The simplicity of the association's mathematics is also questionable. There is no accounting for the extra taxation from petrol or the extra corporation tax from the busy ferry operators and foreign exchange dealers.
It would, however, be wrong to dismiss the problem lightly. It can only grow in size, particularly given the extra incentive to travel when the inevitable price war breaks out among ferry operators after the Channel tunnel opens. And it will affect just about every type of retailing.
Anecdotal evidence suggests that for every pounds 1 lost in excise revenue, the British shopper is spending an equal amount on other goods. This drain of sales abroad is more alarming.
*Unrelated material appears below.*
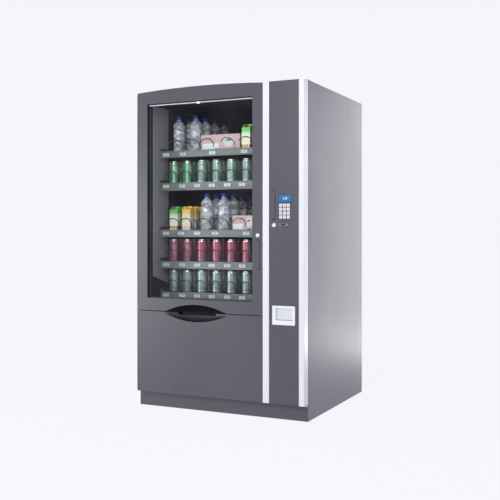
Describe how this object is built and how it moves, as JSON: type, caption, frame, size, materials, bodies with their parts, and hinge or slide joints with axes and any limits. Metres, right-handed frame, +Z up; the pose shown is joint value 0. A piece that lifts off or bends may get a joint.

It is a problem that Denmark, which had the added complication of a land border, addressed very quickly. The Danes curtailed cross-border shopping by cutting taxes but paid a high price for persuading people to buy at home. Excise revenue from drink has fallen about a third. The Danes must be hoping the krone holds up against other currencies, or nipping across the border might again become attractive.
There is really only one sound solution - harmonisation of excise taxes. While that is a long way off, the Government might like to question why the European Community forces it to levy high taxes on wine while Germany, Greece, Italy, Portugal and Spain do not.